Membrane-bound proteins and enzymes (for instance channels, receptors, and transporters) are involved in critical cellular processes, yet our understanding of these important biological molecules at molecular levels lags behind those of soluble proteins. For example, while thousands of X-ray crystal structures of soluble proteins are known, only about 30 structures of unique membrane proteins are currently available. A significant barrier to the structural characterization of membrane proteins is that membrane proteins are generally synthesized at low levels in cells. Obtaining significant quantities (even at milligrams scale) of purified membrane proteins for biochemical and biophysical studies has been a major obstacle.

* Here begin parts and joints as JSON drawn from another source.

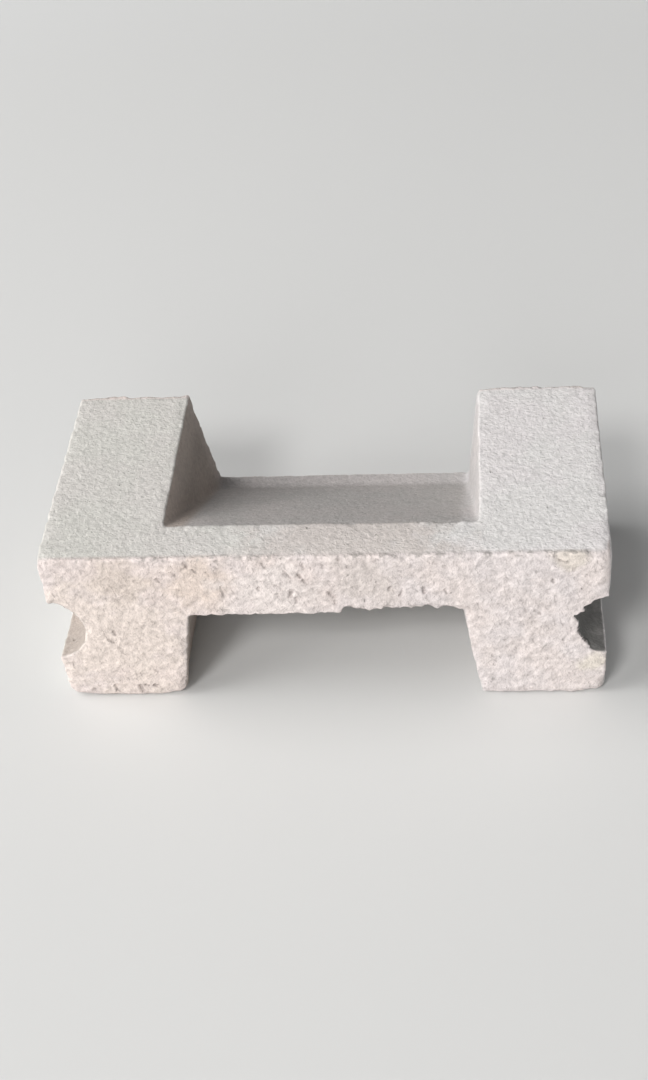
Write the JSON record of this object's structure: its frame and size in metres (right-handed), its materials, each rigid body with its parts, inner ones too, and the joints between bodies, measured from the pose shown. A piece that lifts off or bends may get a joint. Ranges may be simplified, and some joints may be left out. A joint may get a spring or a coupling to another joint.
{
  "type": "concrete louvre ventilation block",
  "caption": "Rectangular concrete masonry block with solid drafted cheeks, a sloping slat that lets air through and keeps rain out, and half-round mortar grooves on its sides.",
  "frame": {"origin": "middle of the block's back, where it lies on the ground", "axes": "+X across the block from groove to groove, +Y from the near end with the slat's strip in the face to the far end, +Z from the back to the face"},
  "size_m": [0.4, 0.19, 0.14],
  "materials": {
    "concrete": "rough sandy cast concrete, pale grey with open pores"
  },
  "bodies": {
    "root": {"louvre_block": "concrete"}
  },
  "joints": []
}
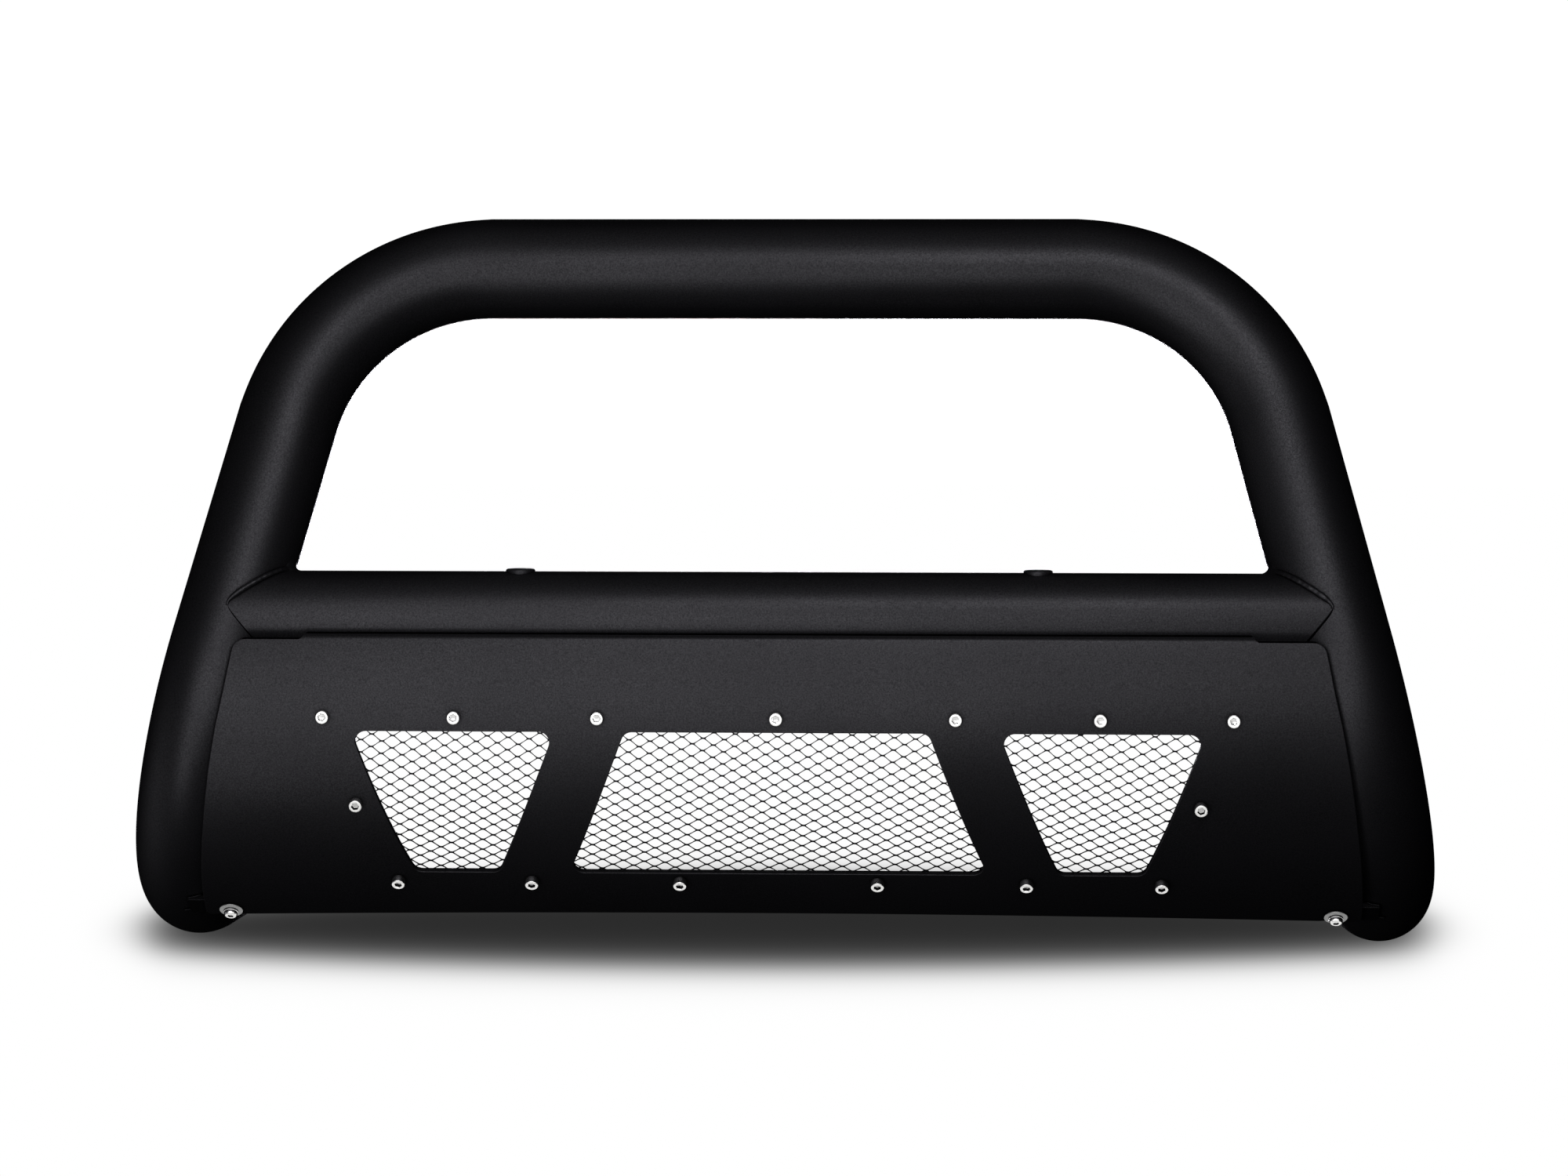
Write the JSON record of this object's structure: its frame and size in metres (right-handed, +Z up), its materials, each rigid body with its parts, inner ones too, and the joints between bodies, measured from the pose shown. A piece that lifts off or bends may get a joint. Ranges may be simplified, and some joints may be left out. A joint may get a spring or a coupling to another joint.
{
  "type": "front grille guard",
  "caption": "Front grille guard for a pickup or SUV: bent steel hoop, coped cross tube and a rolled skid plate with expanded-metal windows bolted under it.",
  "frame": {"origin": "centre of the bounding box's bottom face, on the guard's centre plane at the height of the legs' underside", "axes": "+X along the top bar towards the right-hand leg seen from the vehicle's front, +Y rearward to the vehicle, +Z up; the guard's front faces -Y"},
  "size_m": [1.003, 0.3422, 0.5618],
  "materials": {
    "powder_coat": "fine-textured matte black powder coat",
    "mesh_black": "black coated expanded metal",
    "stainless": "bright stainless fasteners",
    "zinc": "zinc-plated nuts",
    "plug_plastic": "black moulded plastic"
  },
  "bodies": {
    "root": {"cope_weld_left": "powder_coat", "cope_weld_right": "powder_coat", "cross_tube": "powder_coat", "leg_end_cap_left": "plug_plastic", "leg_end_cap_right": "plug_plastic", "leg_mount_plate_left": "powder_coat", "leg_mount_plate_right": "powder_coat", "light_hole_plug_left": "plug_plastic", "light_hole_plug_right": "plug_plastic", "lower_bolt_nut_left": "zinc", "lower_bolt_nut_right": "zinc", "lower_button_bolt_left": "stainless", "lower_button_bolt_right": "stainless", "lower_fender_washer_left": "stainless", "lower_fender_washer_right": "stainless", "lower_lock_washer_left": "stainless", "lower_lock_washer_right": "stainless", "lower_plate_tab_left": "powder_coat", "lower_plate_tab_right": "powder_coat", "main_hoop": "powder_coat", "mesh_insert_centre": "mesh_black", "mesh_insert_left": "mesh_black", "mesh_insert_right": "mesh_black", "mesh_nut_centre_1": "zinc", "mesh_nut_centre_2": "zinc", "mesh_nut_centre_3": "zinc", "mesh_nut_centre_4": "zinc", "mesh_nut_centre_5": "zinc", "mesh_nut_left_1": "zinc", "mesh_nut_left_2": "zinc", "mesh_nut_left_3": "zinc", "mesh_nut_left_4": "zinc", "mesh_nut_left_5": "zinc", "mesh_nut_right_1": "zinc", "mesh_nut_right_2": "zinc", "mesh_nut_right_3": "zinc", "mesh_nut_right_4": "zinc", "mesh_nut_right_5": "zinc", "mesh_screw_centre_1": "stainless", "mesh_screw_centre_2": "stainless", "mesh_screw_centre_3": "stainless", "mesh_screw_centre_4": "stainless", "mesh_screw_centre_5": "stainless", "mesh_screw_left_1": "stainless", "mesh_screw_left_2": "stainless", "mesh_screw_left_3": "stainless", "mesh_screw_left_4": "stainless", "mesh_screw_left_5": "stainless", "mesh_screw_right_1": "stainless", "mesh_screw_right_2": "stainless", "mesh_screw_right_3": "stainless", "mesh_screw_right_4": "stainless", "mesh_screw_right_5": "stainless", "skid_plate": "powder_coat", "upper_plate_bracket_left": "powder_coat", "upper_plate_bracket_right": "powder_coat", "upper_stud_nut_left": "zinc", "upper_stud_nut_right": "zinc"}
  },
  "joints": []
}
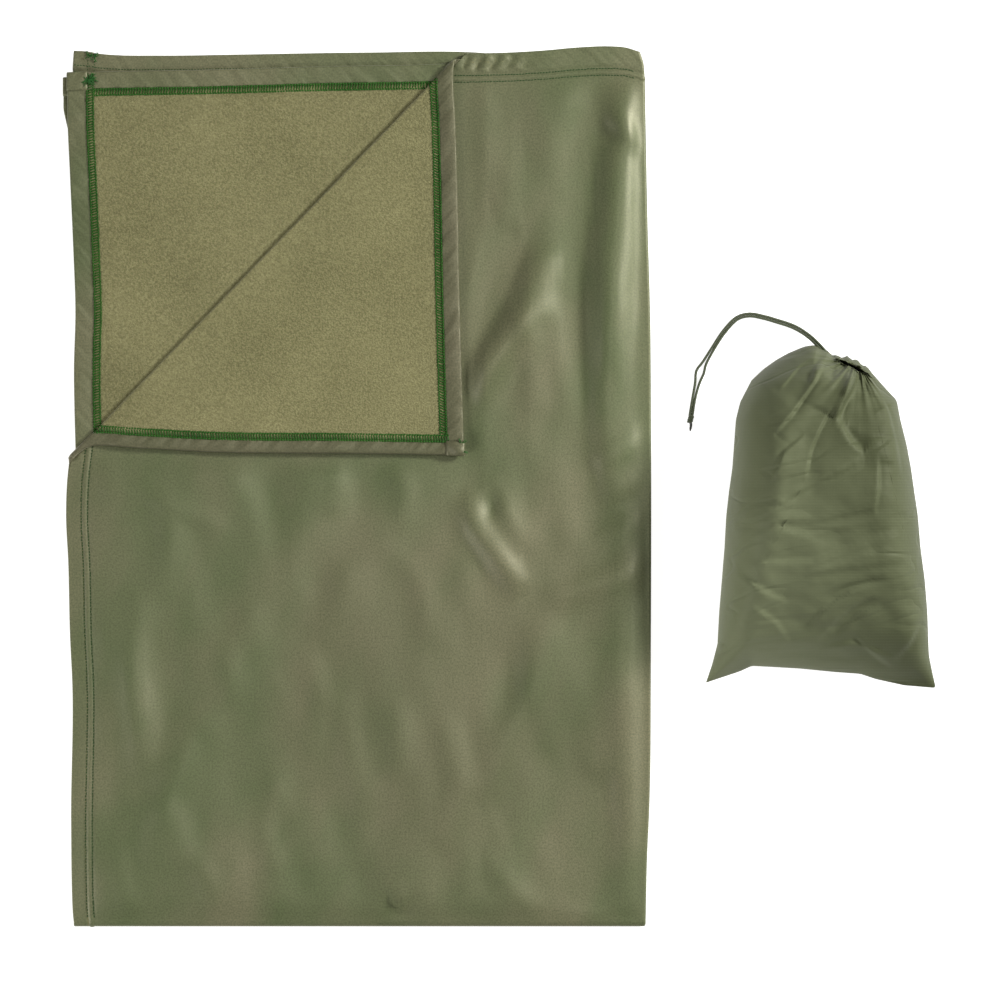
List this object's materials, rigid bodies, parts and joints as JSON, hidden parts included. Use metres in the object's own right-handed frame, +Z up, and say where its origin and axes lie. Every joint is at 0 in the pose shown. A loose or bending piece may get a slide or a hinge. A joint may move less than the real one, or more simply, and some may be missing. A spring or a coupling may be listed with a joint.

Systems that can afford very high yields of recombinant soluble proteins are ineffective for membrane protein expression. For example, the three most popular and powerful commercially available recombinant protein expression vehicles, the bacteria Escherichia coli with T7 phage promoter-driven plasmids, the baculovirus Autograph californica nuclear polyhedrosis virus in Sporodoptera frugiperda cell lines, and the methylotrophic yeast Pichia pastoris with the alcohol oxidase promoter-driven plasmids, work well only for soluble proteins. Many expression systems fail to provide good production of membrane proteins because they lack a powerful promoter and/or a suitable cellular compartment to house the recombinant membrane proteins at significant levels.
A membrane protein production system would be indispensable and would allow scientists to tackle many currently intractable problems in membrane protein biochemistry.